## Direction
Everything from the line containing "solids = [[blossom_solid(b)" through the line containing "from mathutils import Matrix, Vector, noise" should be repeated exactly, and nothing else from the data.

Some records:
━━━━━━━━━━

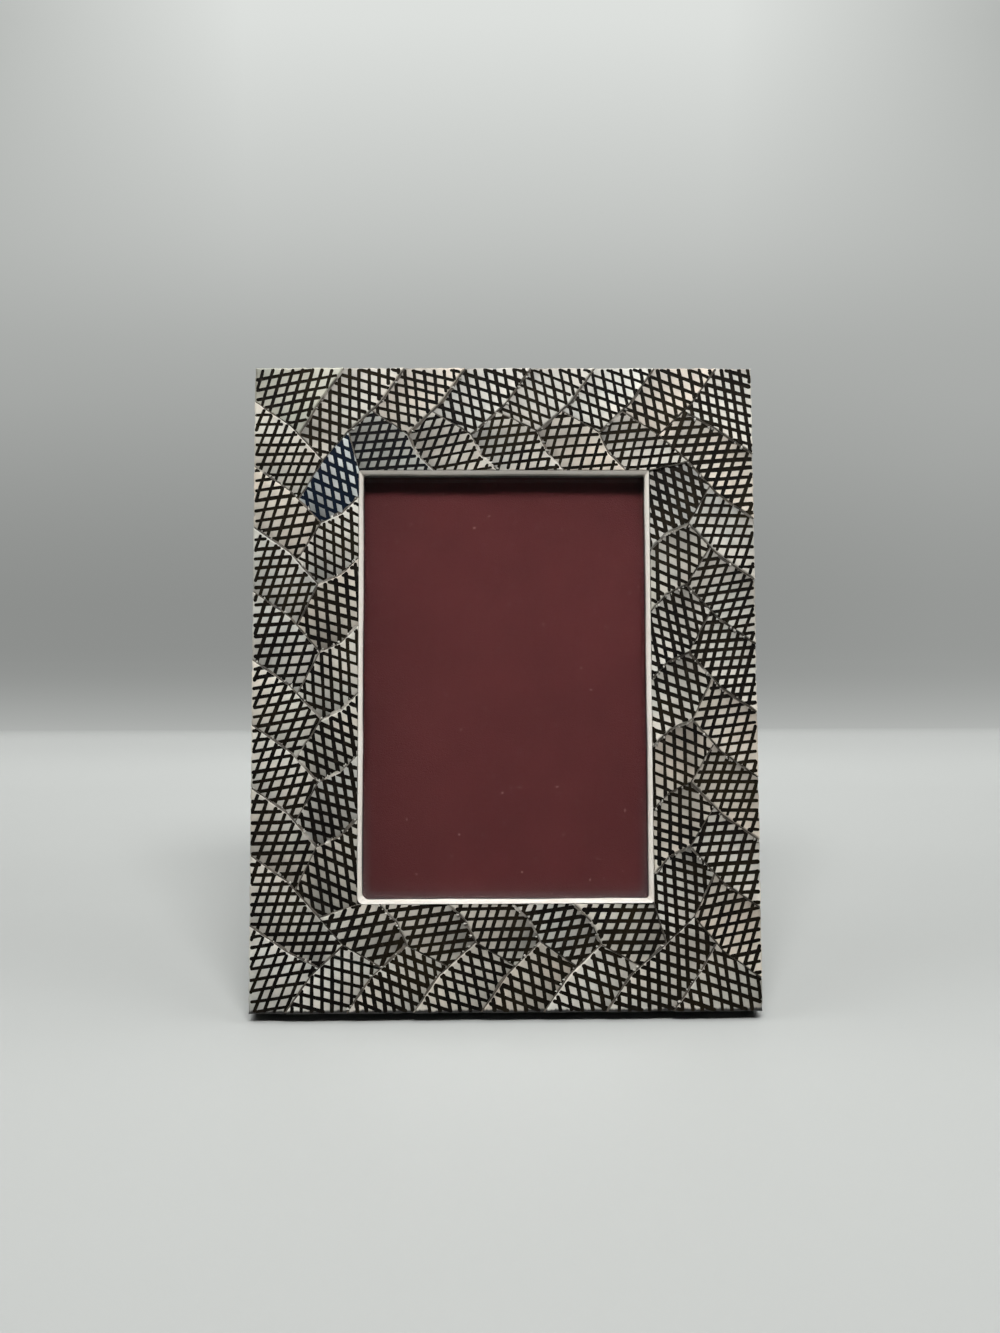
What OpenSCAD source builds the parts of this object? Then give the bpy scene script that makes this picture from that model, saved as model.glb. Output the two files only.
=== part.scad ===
// Inlaid picture frame that stands on its lower back edge and on a hinged strut.
// Each rail is drawn in its own frame: x runs inward from the outer edge, y runs from the
// face to the back, and -z runs along the rail, counter-clockwise round the face.

/* [Frame] */
// Overall width of the frame
frame_w = 165; // [150:1:240]
// Overall height of the frame, measured along its face
frame_h = 211; // [190:1:300]
// Width of each rail, from the outer edge to the sight opening
rail_w = 36; // [33:0.5:42]
// Thickness of the rebate lip behind the inlay
lip_t = 2.8; // [2:0.1:6]
// How far the rebate reaches outward past the sight opening
rebate_w = 7; // [4:0.5:8]
// Backward lean of the standing frame in degrees
lean = 12; // [9:0.5:15]

/* [Inlay] */
// Thickness of a bone tile at its high edge
tile_t = 2.3; // [2:0.1:4]
// Thickness of the filler bed under the tiles
bed_t = 0.6; // [0.4:0.1:1.5]
// Width of the filled joint between two tiles
joint_w = 0.4; // [0.2:0.05:0.8]
// How deep the filler lies below the highest tile faces
filler_drop = 0.9; // [0.5:0.1:1.3]
// Wanted spacing of the tiles along a rail
tile_pitch = 21.3; // [17:0.1:28]
// Distance from a rail's start to its first seam
first_seam = 11; // [8:0.5:14]
// Distance from the last seam to the rail's end
last_seam = 29; // [25:0.5:33]
// How far the tile tips reach in from the outer edge
tip_reach = 22; // [19:0.5:25]
// How far a tip lies along the rail from the outer end of its seam
tip_lead = 19.5; // [16:0.5:22]
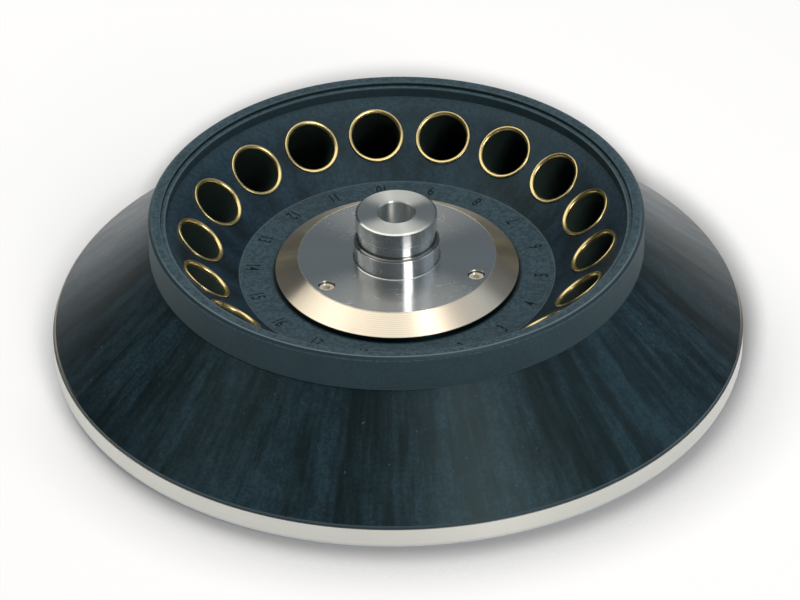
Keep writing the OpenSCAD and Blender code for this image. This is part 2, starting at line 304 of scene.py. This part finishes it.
pale = (broad * 0.25 + streak * 0.5 + thin_streak * 0.25) * (0.34 + mottle)
skin = skirt_finish.blend(pale.clip(), colour(2, 16, 21), colour(34, 58, 71))
skin = skirt_finish.tint(skin, 0.7 + stipple.step(0.34, 0.66) * 0.6)
skirt_colour = layer(skirt_finish, skin, (
    (on_band * 0.7, colour(50, 68, 80)),
    (band_edge_highlight * 0.7, colour(205, 196, 182)),
    (speck * 0.3, colour(110, 126, 132)),
))
skirt_rough = 0.35 - pale * 0.04 + stipple * 0.1 + (thin_streak - 0.5) * 0.06
skirt_bump = skirt_finish.bump(grain * 0.5 + stipple * 0.5, 0.035 * MM)
skirt_finish.feed(Base_Color=skirt_colour, Roughness=skirt_rough, Normal=skirt_bump)
wear(skirt_finish, "wind_skirt")

# %% [markdown]
# The bowl is one moulding, but its faces don't look alike: the collar's wall is dull and greener,
# the cone inside is smeared by years of wiping, and the number ring is finely speckled. Masks made
# from the radius and the height tell these faces apart. Thin masks along the edges add painted
# highlights as pale lines and painted shade as dark ones.

# %% Black plastic of the bowl
bowl_finish = Finish("bowl_plastic", Specular_IOR_Level=0.42, Specular_Tint=PLASTIC_SHEEN)
radius = bowl_finish.radius
below_top = COLLAR_TOP - bowl_finish.z
on_wall = radius.step(COLLAR_RADIUS - 0.3 * MM, COLLAR_RADIUS - 0.1 * MM)
on_deck = 1 - radius.step(DECK_RADIUS, DECK_RADIUS + 0.1 * MM)
on_rim = bowl_finish.z.step(COLLAR_TOP - LID_STEP - 0.2 * MM, COLLAR_TOP - LID_STEP - 0.1 * MM)
under_lid = below_top.step(LID_STEP + 0.4 * MM, LID_STEP + 0.6 * MM)
to_front = (bowl_finish.y / radius * -1).step(0.0, 0.7)

# The rim's outer chamfer, and painted highlights at its top edge and the collar's foot, most at the
# front
brow = (radius + bowl_finish.z).step(
    COLLAR_RADIUS + COLLAR_TOP - 1.0 * MM, COLLAR_RADIUS + COLLAR_TOP - 0.85 * MM
)
brow_highlight = radius.near(COLLAR_RADIUS - 1.2 * MM, 0.2 * MM, 0.55 * MM)
brow_highlight = brow_highlight * on_rim * (to_front * 0.6 + 0.1)
collar_foot_highlight = on_wall * below_top.near(COLLAR_HEIGHT, 0.35 * MM, 0.6 * MM) * to_front

# The lid step's wall, with painted shade low on it and a painted highlight on its upper edge,
# and the mouth's wall in painted shade under a painted highlight along its lip
at_step = radius.near(LID_RADIUS, 0.2 * MM, 0.3 * MM)
low_on_step = below_top.step(0.45 * MM, 0.6 * MM)
shaded_mouth_wall = radius.step(MOUTH_RADIUS - 0.3 * MM, MOUTH_RADIUS - 0.1 * MM)
shaded_mouth_wall = shaded_mouth_wall * under_lid * (1 - on_wall)
mouth_lip_highlight = radius.near(MOUTH_RADIUS + 0.3 * MM, 0.2 * MM, 0.5 * MM) * (1 - under_lid)

# The top of the cone, a painted highlight on the number ring's edge, and a painted contact
# shadow round the flange
cone_top = radius.step(MOUTH_RADIUS - 7.0 * MM, MOUTH_RADIUS - 0.8 * MM)
deck_edge_highlight = radius.near(DECK_RADIUS, 0.15 * MM, 0.3 * MM)
flange_contact_shadow = on_deck * (1 - radius.step(FLANGE_RADIUS + 0.3 * MM, FLANGE_RADIUS + 1.5 * MM))

cloud = bowl_finish.noise(bowl_finish.place, 55.0, 3.0, 0.6)
smear = bowl_finish.noise(round_vector(bowl_finish, 7.0, 70.0), 1.0, 3.0, 0.65)
fine = bowl_finish.noise(bowl_finish.place, 720.0, 3.0, 0.7)
bowl_grain = bowl_finish.noise(bowl_finish.place, GRAIN_SCALE, 1.0)
dust = fine.step(0.36, 0.64)

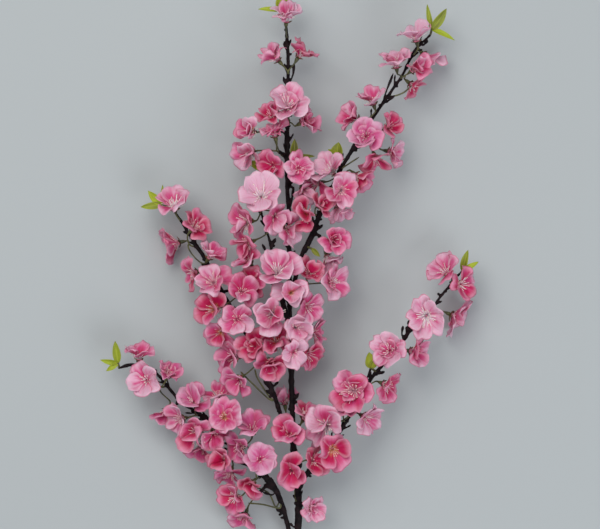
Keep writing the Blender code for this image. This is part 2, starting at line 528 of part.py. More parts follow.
def peg(start, end, start_radius, end_radius):
    """A four-sided peg from one place to another."""
    bm = bmesh.new()
    turn = (end - start).to_track_quat("Z", "Y").to_matrix().to_4x4()
    bmesh.ops.create_cone(bm, cap_ends=True, segments=PEG_SIDES, radius1=start_radius, radius2=end_radius,
                          depth=(end - start).length,
                          matrix=Matrix.Translation((start + end) / 2) @ turn)
    return bm


def bud_pegs(umbels):
    """Small dark buds on alternate sides of every branch, between the spurs."""
    pegs = []
    for branch, (_, _, points) in BRANCHES.items():
        length = sum((Vector(b) - Vector(a)).length for a, b in zip(points, points[1:]))
        bases = [u.base for u in umbels if u.branch == branch]
        bases += [nearest_on_branch(branch, Vector(foot))[0] for b, foot, _ in LEAF_TUFTS if b == branch]
        count = int(length / BUD_SPACING)
        for k in range(1, count + 1):
            spot, along, radius = point_along(branch, (k - BUD_START) * BUD_SPACING)
            if min((spot - b).length for b in bases) < BUD_CLEARANCE or spot.y < BUD_LOWEST:
                continue
            side = unit(along.cross(UP)) * (1 if k % 2 else -1)
            lean = unit(side + along * BUD_LEAN[0] + UP * BUD_LEAN[1])
            pegs.append(peg(spot, spot + lean * (radius + BUD_LENGTH), BUD_RADIUS, BUD_RADIUS * PEG_TAPER[1]))
    return pegs


def wood_mesh(umbels):
    """Every branch, spur and bud joined into one body."""
    pieces = [branch_mesh(branch) for branch in BRANCHES]
    for umbel in umbels:
        radius = min(SPUR_RADIUS, umbel.radius * PEG_SHARE)
        pieces.append(peg(umbel.base, umbel.spur_end, radius, radius * PEG_TAPER[0]))
    return join(pieces + bud_pegs(umbels))


# ---------------------------------------------------------------- leaves

def leaf_mesh(foot, direction, length, half_width):
    """A folded, drooping blade on its foot."""
    bm = bmesh.new()
    bmesh.ops.create_circle(bm, cap_ends=True, cap_tris=True, segments=LEAF_CORNERS, radius=1.0)
    frame = direction.to_track_quat("X", "Z").to_matrix()
    for vert in bm.verts:
        along, across = (vert.co.y + 1) / 2, vert.co.x
        rise = half_width * LEAF_FOLD * abs(across) - length * LEAF_DROOP * along ** 2
        side = half_width * across / math.sin(math.tau / LEAF_CORNERS)
        local = Vector((length * (along - LEAF_ROOT), side, rise))
        vert.co = foot + frame @ local
    bmesh.ops.recalc_face_normals(bm, faces=bm.faces[:])
    bmesh.ops.solidify(bm, geom=bm.faces[:], thickness=LEAF_THICKNESS)
    bmesh.ops.recalc_face_normals(bm, faces=bm.faces[:])
    return bm


def tuft_pieces(branch, foot, leaves):
    """The blades of a leaf tuft and the short stalk that they grow from, just clear of the wood."""
    foot = Vector(foot)
    base, _, radius = nearest_on_branch(branch, foot)
    outwards = unit(foot - base)
    start = base + outwards * (radius + GAP * 2)
    top = foot + outwards * LEAF_STALK_REACH
    pieces = [peg(start, top, LEAF_STALK_RADIUS, LEAF_STALK_RADIUS * LEAF_STALK_SWELL)]
    for *direction, length, half_width in leaves:
        pieces.append(leaf_mesh(foot, unit(direction), length, half_width))
    return pieces


# ---------------------------------------------------------------- joining and naming

def mesh_object(bm, name, collection):
    mesh = bpy.data.meshes.new(name)
    bm.to_mesh(mesh)
    bm.free()
    piece = bpy.data.objects.new(name, mesh)
    collection.objects.link(piece)
    return piece


def join(pieces):
    """One body from several that cross, by a Boolean union on a collection of them."""
    if len(pieces) == 1:
        return pieces[0]
    scene = bpy.context.scene
    body = mesh_object(pieces[0], "body", scene.collection)
    others = bpy.data.collections.new("others")
    scene.collection.children.link(others)
    for number, piece in enumerate(pieces[1:]):
        mesh_object(piece, f"other_{number}", others)
    union = body.modifiers.new("union", "BOOLEAN")
    union.operation = "UNION"
    union.operand_type = "COLLECTION"
    union.collection = others
    union.solver = "MANIFOLD"  # the exact solver leaves open edges where thin stalks fork
    bpy.context.view_layer.update()
    mesh = bpy.data.meshes.new_from_object(body.evaluated_get(bpy.context.evaluated_depsgraph_get()))
    for piece in list(others.objects) + [body]:
        bpy.data.objects.remove(piece)
    bpy.data.collections.remove(others)
    bm = bmesh.new()
    bm.from_mesh(mesh)
    bpy.data.meshes.remove(mesh)
    bmesh.ops.dissolve_degenerate(bm, dist=WELD / 10, edges=bm.edges[:])
    bmesh.ops.triangulate(bm, faces=[f for f in bm.faces if len(f.verts) > 3])
    return bm


def material(name, color, roughness):
    made = bpy.data.materials.new(name)
    made.use_nodes = True
    shader = made.node_tree.nodes["Principled BSDF"]
    shader.inputs["Base Color"].default_value = (*color, 1.0)
    shader.inputs["Roughness"].default_value = roughness
    return made


def crossing_groups(umbels, solids):
    """Umbels in groups of those whose solids cross."""
    trees = [[BVHTree.FromBMesh(bm) for bm in pieces] for pieces in solids]
    group = list(range(len(umbels)))
    for i in range(len(umbels)):
        for j in range(i):
            if group[i] != group[j] and any(a.overlap(b) for a in trees[i] for b in trees[j]):
                group = [group[j] if g == group[i] else g for g in group]
    return [[k for k in range(len(umbels)) if group[k] == g] for g in sorted(set(group))]


def finish(bm, name, collection, look):
    """Moves a finished body to the sprig's origin and gives it its name and material."""
    bmesh.ops.translate(bm, verts=bm.verts[:], vec=-Vector(ORIGIN))
    piece = mesh_object(bm, name, collection)
    piece.data.materials.append(look)
    return piece


def main():
    for old in list(bpy.data.objects):
        bpy.data.objects.remove(old)
    sprig = bpy.data.collections.new("cherry_blossom_sprig")
    bpy.context.scene.collection.children.link(sprig)
    bark = material("bark", (0.030, 0.016, 0.015), 0.75)
    petal = material("petals", (0.80, 0.28, 0.42), 0.65)
    leaf = material("leaves", (0.20, 0.26, 0.04), 0.6)

    draw = random.Random(SEED)
    umbels = [Umbel(*row, draw) for row in UMBELS]
    settle_petals(umbels)
    finish(wood_mesh(umbels), "branches", sprig, bark)

    solids = [[blossom_solid(b) for b in umbel.blossoms] for umbel in umbels]
    counts = {}
    for group in crossing_groups(umbels, solids):
        branch = umbels[group[0]].branch
        counts[branch] = counts.get(branch, 0) + 1
        body = join([piece for k in group for piece in solids[k]])
        finish(body, f"blossoms_{branch}_{counts[branch]}", sprig, petal)
    counts = {}
    for branch, foot, leaves in LEAF_TUFTS:
        counts[branch] = counts.get(branch, 0) + 1
        finish(join(tuft_pieces(branch, foot, leaves)), f"leaves_{branch}_{counts[branch]}", sprig, leaf)


if __name__ == "__main__":
    main()
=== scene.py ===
"""The looks of a cherry blossom sprig of silk and dark moulded wood, lying on a pale surface.

The wood, the stalks, the petals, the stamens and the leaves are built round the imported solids, from the same
lines of growth: every blossom stands where its solid stands and every petal leans as its solid leans.
"""
import math
import random

import bmesh
import bpy
import numpy as np
from mathutils import Matrix, Vector, noise


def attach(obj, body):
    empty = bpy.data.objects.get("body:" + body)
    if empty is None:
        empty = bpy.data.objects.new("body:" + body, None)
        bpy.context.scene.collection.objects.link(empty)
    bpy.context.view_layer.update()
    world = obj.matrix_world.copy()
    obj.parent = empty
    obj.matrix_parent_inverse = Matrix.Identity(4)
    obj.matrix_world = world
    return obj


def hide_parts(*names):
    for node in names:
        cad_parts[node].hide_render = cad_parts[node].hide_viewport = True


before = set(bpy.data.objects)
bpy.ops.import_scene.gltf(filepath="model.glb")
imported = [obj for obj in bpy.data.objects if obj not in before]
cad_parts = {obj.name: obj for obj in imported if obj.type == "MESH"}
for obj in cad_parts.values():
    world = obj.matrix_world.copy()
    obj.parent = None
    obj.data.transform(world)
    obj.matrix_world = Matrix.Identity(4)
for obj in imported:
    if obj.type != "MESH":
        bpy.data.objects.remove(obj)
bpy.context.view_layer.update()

# ---- the sprig's own measures, as its solids have them

SEED = 11
ORIGIN = (-0.002146, 0.179316, 0.000140)  # the middle of the outer box, on the ground: this becomes zero
GAP = 0.0003  # clear space between the wood and what grows on it
MERGE_DISTANCE = 1e-6
UP = Vector((0, 0, 1))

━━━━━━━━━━

## Reply to the task
    solids = [[blossom_solid(b) for b in umbel.blossoms] for umbel in umbels]
    counts = {}
    for group in crossing_groups(umbels, solids):
        branch = umbels[group[0]].branch
        counts[branch] = counts.get(branch, 0) + 1
        body = join([piece for k in group for piece in solids[k]])
        finish(body, f"blossoms_{branch}_{counts[branch]}", sprig, petal)
    counts = {}
    for branch, foot, leaves in LEAF_TUFTS:
        counts[branch] = counts.get(branch, 0) + 1
        finish(join(tuft_pieces(branch, foot, leaves)), f"leaves_{branch}_{counts[branch]}", sprig, leaf)


if __name__ == "__main__":
    main()
=== scene.py ===
"""The looks of a cherry blossom sprig of silk and dark moulded wood, lying on a pale surface.

The wood, the stalks, the petals, the stamens and the leaves are built round the imported solids, from the same
lines of growth: every blossom stands where its solid stands and every petal leans as its solid leans.
"""
import math
import random

import bmesh
import bpy
import numpy as np
from mathutils import Matrix, Vector, noise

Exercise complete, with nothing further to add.